At the 1989 Berkshire Hathaway shareholders meeting, Buffett said that he had recently received a letter from the daughter of David Dodd. Dodd’s daughter wrote that her father thought it was important to know your limitations. Buffett added that this was one of Dodd’s favorite themes.
“Knowing your limitations” has been studied by behavioral finance, which has labeled the lack of this virtue overconfidence bias. Numerous studies have shown our strong inclination towards this bias, even when we are made aware of its presence. It seems to be a kind of useful short-cut mechanism from a utilitarian perspective that is used in everyday life when there is nothing really riding on expressing a particular point of view, for example, predicting the outcome of a football game.
This bias is practiced so frequently, and it is so psychologically ingrained, that it can be a real challenge to check it when you are dealing with something that requires absolute accuracy grounded in facts. Its stubborn presence has been a material factor in everything from airplane crashes to botched medical procedures. Check lists have been recognized as a surprisingly simple and effective way to counter this bias.
Investing is an art that has no place for overconfidence bias and many fortunes have been lost as a result of it.
Investing presents a particular problem because it inherently involves making predictions about the future based on imperfect information. Moreover, greed acts as a kind of magnet drawing us towards an imagined positive outcome, even if our conclusion about the probability of that outcome is not grounded in facts.

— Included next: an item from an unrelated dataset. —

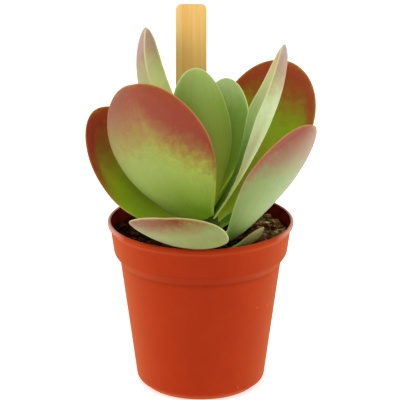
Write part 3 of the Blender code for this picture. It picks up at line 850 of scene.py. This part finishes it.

The trick in fighting this bias is to be brutally honest about what you know and what you don’t know. This is where knowing your limitations comes in. You must first isolate what you really know and then determine if it is enough to make a prediction. If not, you should take a pass. If it is, then, according to Buffett, your task essentially comes down to determining the chance that you are correct times the amount of possible gain minus the chance that you are wrong times the amount of possible loss.
One useful thought experiment is to imagine giving a presentation on your investment thesis to a group of knowledgeable industry executives. Could you do it? Write down your thesis. Share it with another savvy investor.
One other word of caution. Big money is made by taking meaningful positions when you are certain the odds are in your favor. This requires a high degree of certainty. You can delude yourself into thinking that you know what you’re doing by only investing a trivial amount in a stock relative to your net worth. This is why Buffett says that diversification is a hedge against ignorance. The more you invest this way the more likely it is that your returns will equal that of a stock index. Put another way, taking only small positions is a way of perpetuating overconfidence bias because you can pretend you know what you’re doing when in fact you’re really speculating.
Outstanding Investor Digest, June 23, 1989, pages 5, 6.